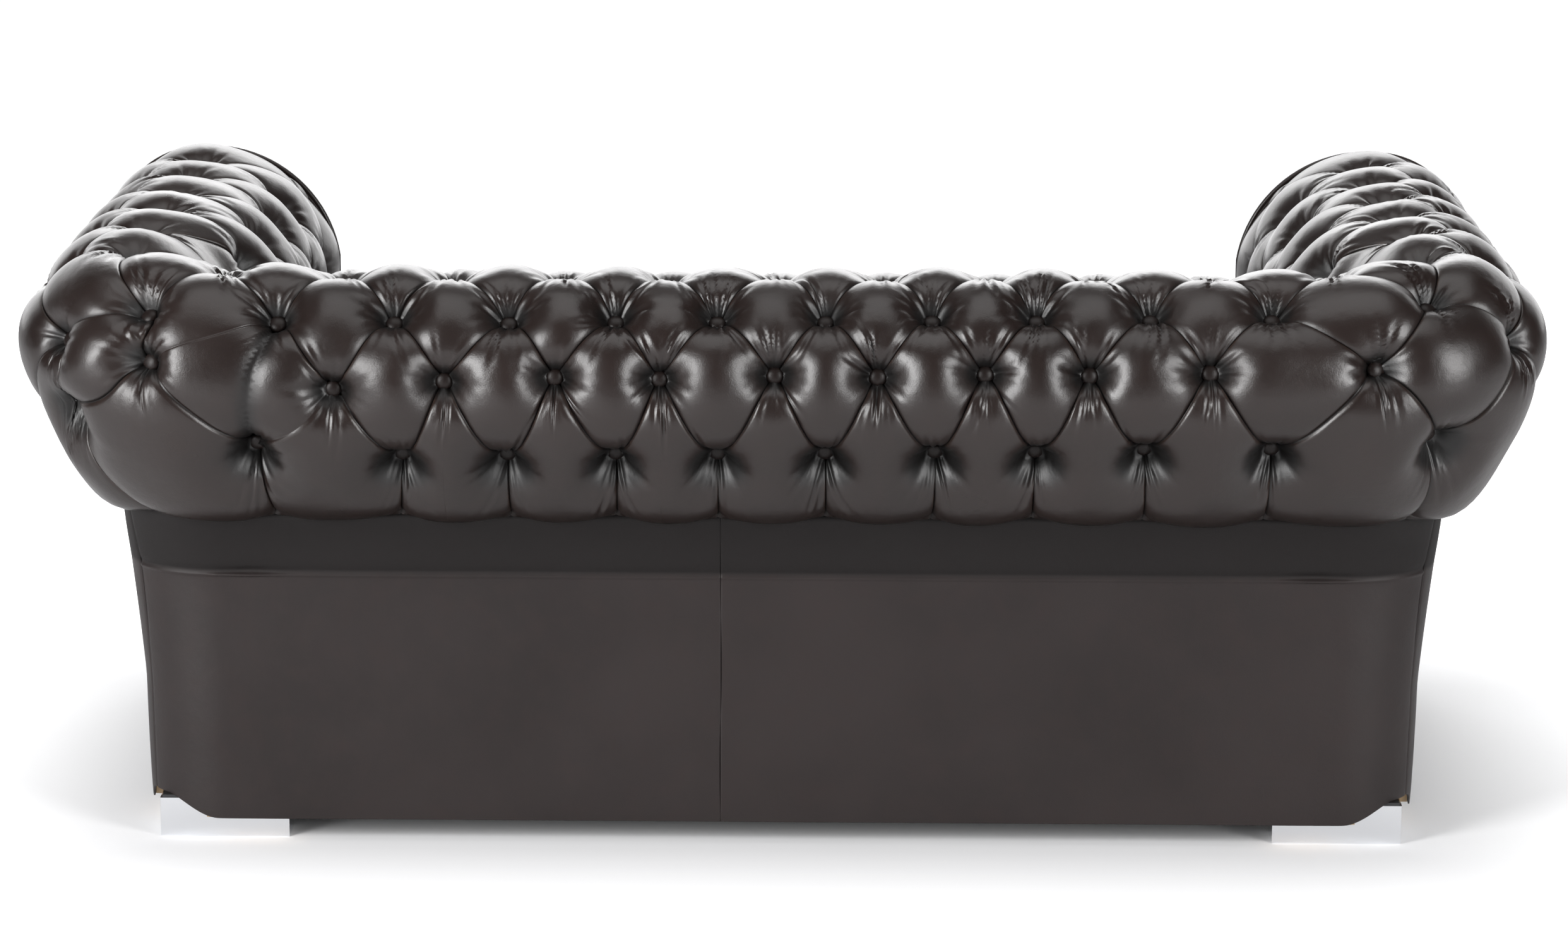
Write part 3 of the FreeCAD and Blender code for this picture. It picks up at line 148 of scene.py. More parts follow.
class STAGE_PG_sofa(bpy.types.PropertyGroup):
    """Camera and light of the studio."""

    camera_distance: FloatProperty(
        name="Camera distance", description="Camera behind the sofa's middle", default=5.548, unit="LENGTH")
    camera_height: FloatProperty(
        name="Camera height", description="Camera above the floor", default=1.638, unit="LENGTH")
    camera_pitch: FloatProperty(
        name="Camera pitch", description="Downward tilt", default=math.radians(12.8), subtype="ANGLE")
    camera_roll: FloatProperty(
        name="Camera roll", description="Turn about the view axis", default=math.radians(0.25),
        subtype="ANGLE")
    camera_turn: FloatProperty(
        name="Camera turn", description="Camera's way round the sofa from straight behind",
        default=math.radians(-0.5), subtype="ANGLE")
    lens: FloatProperty(name="Lens", description="Focal length in millimetres", default=108.4)
    key: FloatProperty(name="Key light", description="Power of the large soft box on the left", default=215.0)
    fill: FloatProperty(name="Fill light", description="Power of the large soft box on the right", default=140.0)
    overhead: FloatProperty(name="Overhead light", description="Power of the ceiling box", default=42.0)
    front: FloatProperty(name="Front light", description="Power of the box before the seat", default=45.0)
    mirrored: FloatProperty(
        name="Mirrored", description="Strength of the surroundings in reflections", default=0.06)
    ambient: FloatProperty(name="Ambient", description="Strength of the white surroundings", default=0.18)


def sizes():
    return bpy.context.scene.buttoning_sizes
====
Work to be completed
In the listing above, please print only the lines from the first one to the line where "and light of" appears, exactly as written, both of those lines included.

Response to this exercise
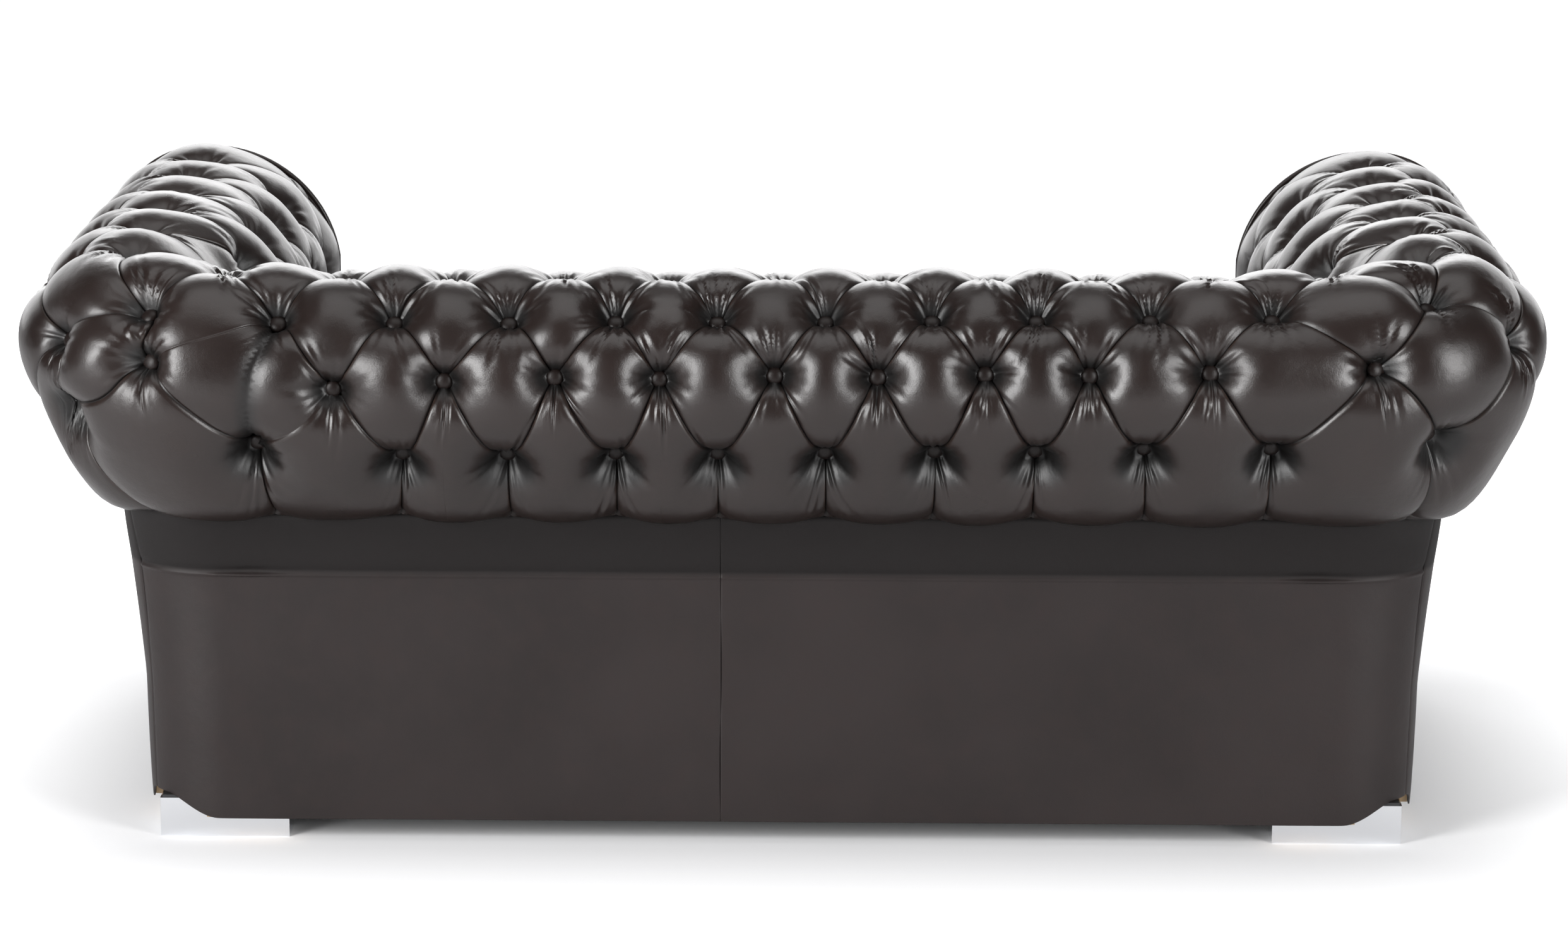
Write part 3 of the FreeCAD and Blender code for this picture. It picks up at line 148 of scene.py. More parts follow.
class STAGE_PG_sofa(bpy.types.PropertyGroup):
    """Camera and light of the studio."""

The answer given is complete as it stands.